Compiling Python syntax to x86-64 assembly for fun and (zero) profit

June 2017

Summary: I used Python’s built-in AST module to parse a subset of Python syntax and turn it into an x86-64 assembly program. It’s basically a toy, but it shows how easy it is to use the ast module to co-opt Python’s lovely syntax for your own ends.

One of the reasons people like Python is because of its readable, low-punctuation syntax. You can write an algorithm in pseudocode, and then a minute later realize you’ve just written valid Python. So why not borrow Python’s syntax – and its parser – for your own evil schemes?

I got onto this recently when I was doing some performance work on Python bytecode (a story for another day), and I wondered, “Hmmm, what if Python bytecode was just x86 code?” That is, why have a bytecode interpreter when you have a super-speedy native interpreter right there in your CPU? I’m sure that idea isn’t original with me, and it has probably been tried and found wanting. It’s obviously not portable, and Python’s data and memory model is much different and higher-level than the x86’s.

I still think that’s an interesting idea, but I decided to try my hand at a much smaller and more fun problem: using the Python ast (abstract syntax tree) module to parse Python syntax, then recursively visit the AST nodes to turn them into another language. I thought it’d be easiest to generate C, but then I decided that going straight to (very unoptimized) assembly would be more fun.

For example, we’ll be turning this:

        65 + i

Into something like this:

        movq    8(%rbp), %rdx
        movq    $65, %rax
        addq    %rdx, %rax

Enter pyast64

I’ve written a bunch of 8086 and 80386 assembly back in the day, but have never actually had the need to write 64-bit x86 code. (“What’s this rax thing? I’ve only heard of ax and eax.”) These days almost everything is 64-bit, and I spend most of my time (alas) on macOS, so I’m generating x86-64 code for macOS. It wouldn’t be hard to port it to Linux, though Windows might be a bit more work.

Outputting assembly source is easier than outputting machine code and an executable directly, so that’s what I did, letting as and ld take care of assembly and linking. I’m not a fan of AT&T assembly syntax, but that’s what’s built in, so I used it.

I chose to keep it really simple: my language looks like Python, but it’s definitely not. The only data type is integers, and the only output mechanism is a predefined putc function (adding getc for input is left as an exercise for the reader).

The compiler uses a simple %rbp-based stack frame to handle an arbitrary number of local variables. It supports while loops, as well as for i in range() loops – for is implemented in terms of while. It supports if/else, comparisons, logical and and or, the four basic math operators, and recursion.

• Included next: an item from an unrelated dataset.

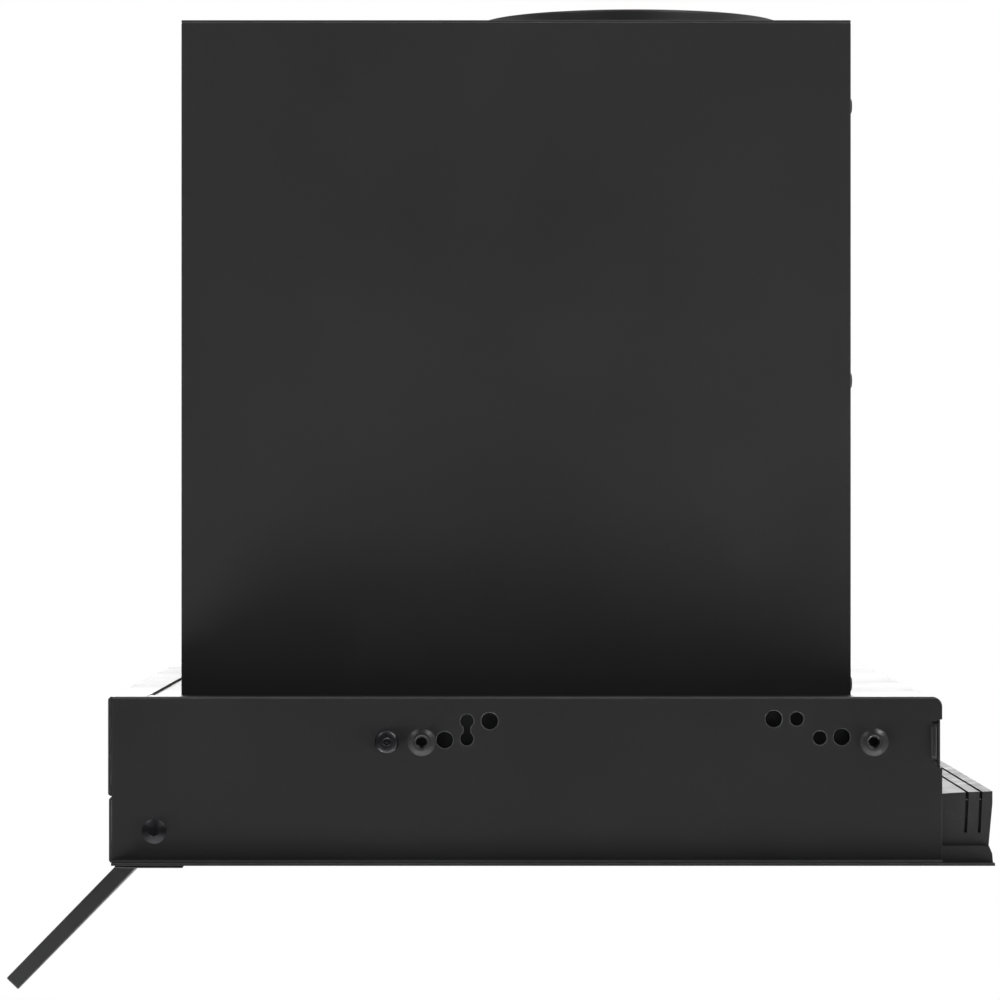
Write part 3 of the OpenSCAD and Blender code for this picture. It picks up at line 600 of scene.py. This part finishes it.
def expanded_metal(bm, low, high, z, cell, strand, ripple, turn):
    """Slit and stretched sheet: a lattice of diamonds with flat strands, pressed into shallow waves."""
    sheet = bmesh.new()
    nx, ny = round((high.x - low.x) / (cell[0] * MM)), round((high.y - low.y) / (cell[1] * MM))
    dx, dy = (high.x - low.x) / nx / 2, (high.y - low.y) / ny / 2
    grid = {}

    def corner(i, j):
        if (i, j) not in grid:
            grid[(i, j)] = sheet.verts.new((low.x + i * dx, low.y + j * dy, z))
        return grid[(i, j)]

    for i in range(1, 2 * nx):
        for j in range(1, 2 * ny):
            if (i + j) % 2 == 0:
                sheet.faces.new((corner(i - 1, j), corner(i, j - 1), corner(i + 1, j), corner(i, j + 1)))
    bmesh.ops.wireframe(sheet, faces=sheet.faces, thickness=strand * MM, offset=0, use_replace=True,
                        use_boundary=True, use_even_offset=True, use_relative_offset=False)
    for v in sheet.verts:
        along = v.co.y if turn else v.co.x
        v.co.z += ripple[0] * MM * math.sin(2 * math.pi * along / (ripple[1] * MM))
        v.co.z += 0.35 * strand * MM * math.sin(2 * math.pi * v.co.y / (2 * dy))
    mesh = bpy.data.meshes.new("sheet")
    sheet.to_mesh(mesh)
    sheet.free()
    add_mesh(bm, mesh)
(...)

If I felt the urge to make it more than a toy, I’d use Python 3’s type annotations to support different data types like floating point and strings, and I’d add some features to allocate and use memory arrays. Oh, and things like *args and default arguments.

To keep it simple, the assembly output is very dumb, basically ignoring the fact that the x86-64 has a whole slew of registers, and just using %rax and %rdx for calculations and the stack for the rest. However, there’s a small peephole optimizer which turns push-then-pop sequences into mov instructions.

A quick look at the implementation

The full source is on GitHub at benhoyt/pyast64, but here’s a quick look at the implementation.

When writing AST-handling code, you typically write a visitor class that implements visit_* methods to visit each AST node type, for example visit_FunctionDef or visit_Add. There’s a simple standard library ast.NodeVisitor class that you can subclass to do the lookups, but I implemented my own because I wanted it to fail hard on unknown node types instead of calling the generic_visit fallback.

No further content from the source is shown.